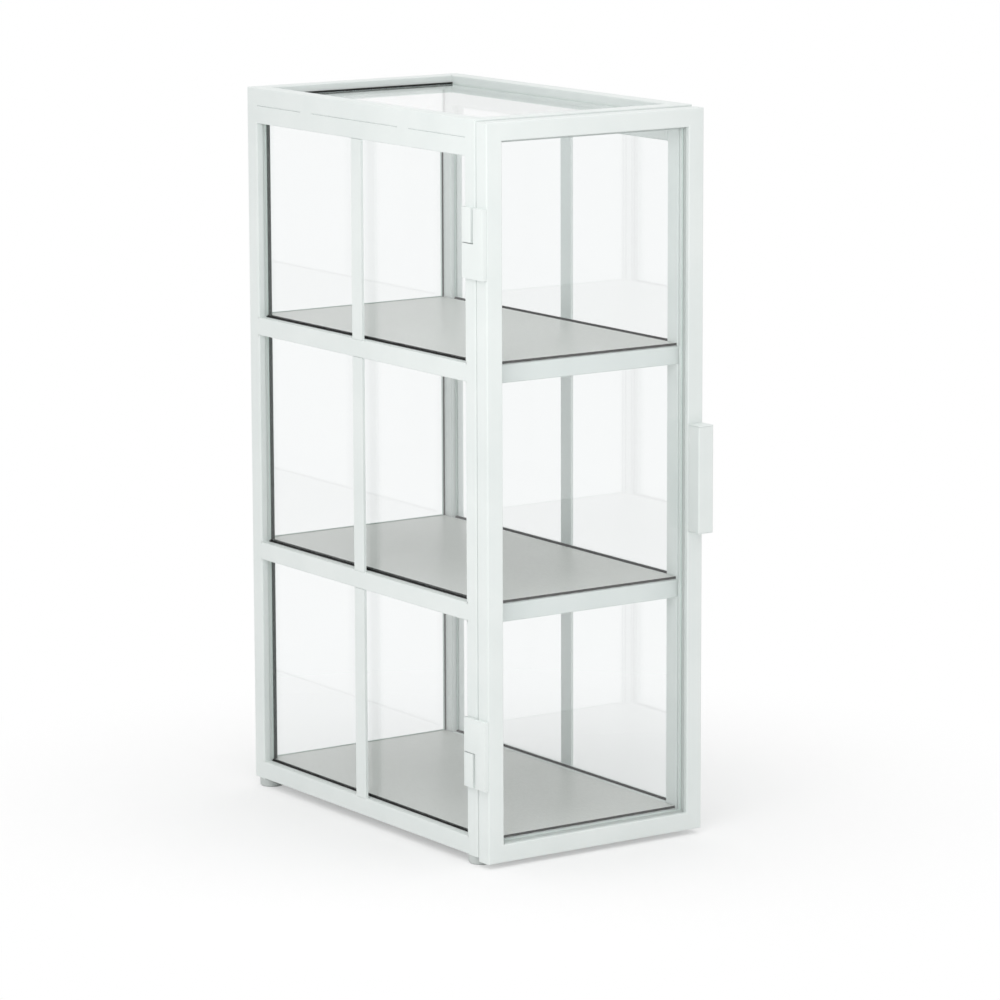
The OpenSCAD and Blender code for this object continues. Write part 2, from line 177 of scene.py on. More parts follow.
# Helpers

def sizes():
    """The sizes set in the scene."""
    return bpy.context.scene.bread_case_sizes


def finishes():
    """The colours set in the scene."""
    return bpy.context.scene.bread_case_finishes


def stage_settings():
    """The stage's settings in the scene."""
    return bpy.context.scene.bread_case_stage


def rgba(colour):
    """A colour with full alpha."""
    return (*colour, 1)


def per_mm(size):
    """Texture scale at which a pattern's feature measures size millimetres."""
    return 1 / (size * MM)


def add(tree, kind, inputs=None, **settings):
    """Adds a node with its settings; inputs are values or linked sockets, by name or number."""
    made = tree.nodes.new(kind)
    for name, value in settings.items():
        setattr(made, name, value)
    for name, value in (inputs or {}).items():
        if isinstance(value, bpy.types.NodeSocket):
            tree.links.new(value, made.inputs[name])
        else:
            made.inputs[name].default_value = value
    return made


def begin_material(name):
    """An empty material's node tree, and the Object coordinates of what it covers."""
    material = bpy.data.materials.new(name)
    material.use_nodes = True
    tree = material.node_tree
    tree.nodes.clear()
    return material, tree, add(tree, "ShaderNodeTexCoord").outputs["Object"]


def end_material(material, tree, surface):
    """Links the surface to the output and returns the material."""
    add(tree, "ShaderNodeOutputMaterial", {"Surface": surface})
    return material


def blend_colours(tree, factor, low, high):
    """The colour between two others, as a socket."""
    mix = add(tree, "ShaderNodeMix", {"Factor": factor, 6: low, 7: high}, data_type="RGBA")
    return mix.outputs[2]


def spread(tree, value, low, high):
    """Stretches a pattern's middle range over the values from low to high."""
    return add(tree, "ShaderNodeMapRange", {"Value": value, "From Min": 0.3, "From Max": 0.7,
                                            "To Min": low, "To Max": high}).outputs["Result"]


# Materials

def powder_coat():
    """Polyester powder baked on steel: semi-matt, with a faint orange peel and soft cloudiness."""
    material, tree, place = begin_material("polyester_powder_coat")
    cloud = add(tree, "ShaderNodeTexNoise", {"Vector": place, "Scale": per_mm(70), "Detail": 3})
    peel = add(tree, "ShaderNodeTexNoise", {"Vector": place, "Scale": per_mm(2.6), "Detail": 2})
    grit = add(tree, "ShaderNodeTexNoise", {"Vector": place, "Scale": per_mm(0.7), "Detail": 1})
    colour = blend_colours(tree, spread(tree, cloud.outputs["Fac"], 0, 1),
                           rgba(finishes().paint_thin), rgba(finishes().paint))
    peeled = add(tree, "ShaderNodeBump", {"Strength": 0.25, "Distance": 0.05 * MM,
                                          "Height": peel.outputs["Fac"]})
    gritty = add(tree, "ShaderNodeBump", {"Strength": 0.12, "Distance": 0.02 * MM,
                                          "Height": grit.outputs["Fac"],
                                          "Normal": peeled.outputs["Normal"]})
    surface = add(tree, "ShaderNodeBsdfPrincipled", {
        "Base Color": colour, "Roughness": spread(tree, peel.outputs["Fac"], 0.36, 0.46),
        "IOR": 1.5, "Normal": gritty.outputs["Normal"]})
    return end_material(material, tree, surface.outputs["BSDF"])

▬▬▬

*Written request*.
Extract the first line above and each line after it up to and including the one with "return 1 / (size * MM)", please, exactly and with nothing else.

*Response for this exercise*.
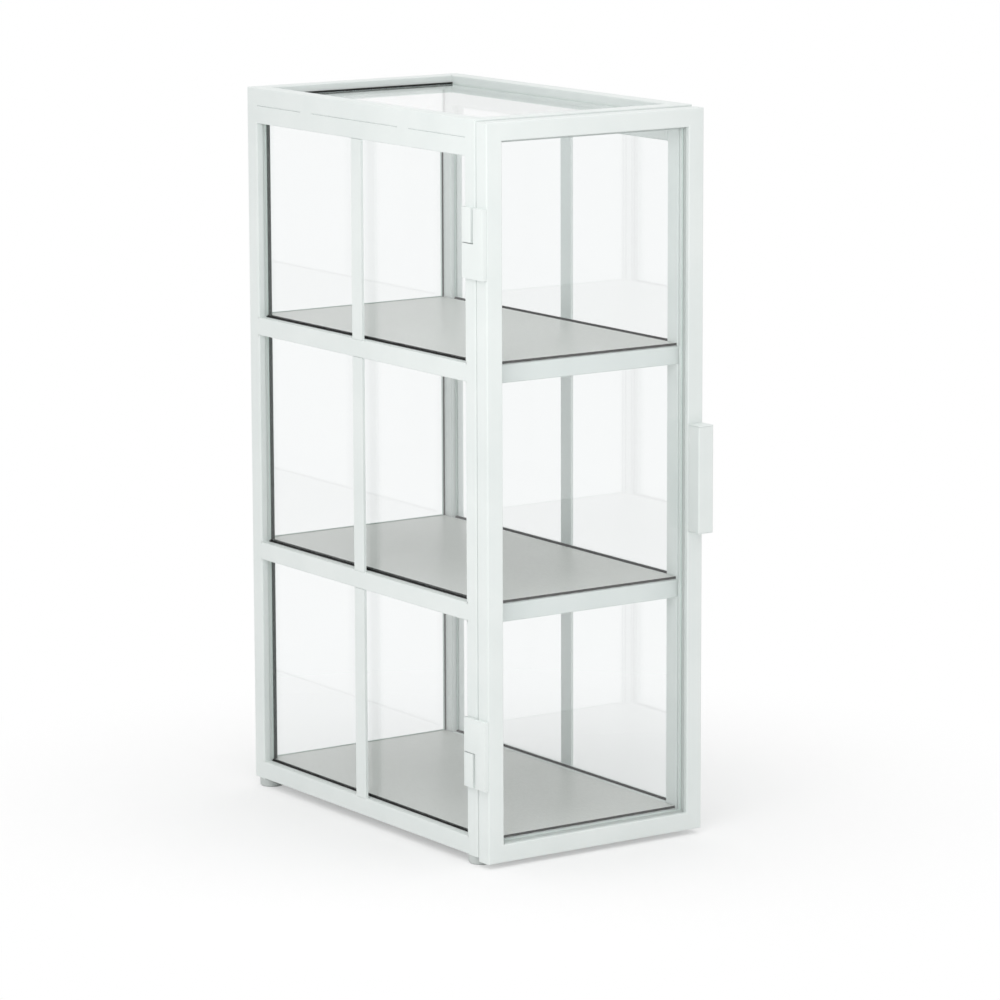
The OpenSCAD and Blender code for this object continues. Write part 2, from line 177 of scene.py on. More parts follow.
# Helpers

def sizes():
    """The sizes set in the scene."""
    return bpy.context.scene.bread_case_sizes


def finishes():
    """The colours set in the scene."""
    return bpy.context.scene.bread_case_finishes


def stage_settings():
    """The stage's settings in the scene."""
    return bpy.context.scene.bread_case_stage


def rgba(colour):
    """A colour with full alpha."""
    return (*colour, 1)


def per_mm(size):
    """Texture scale at which a pattern's feature measures size millimetres."""
    return 1 / (size * MM)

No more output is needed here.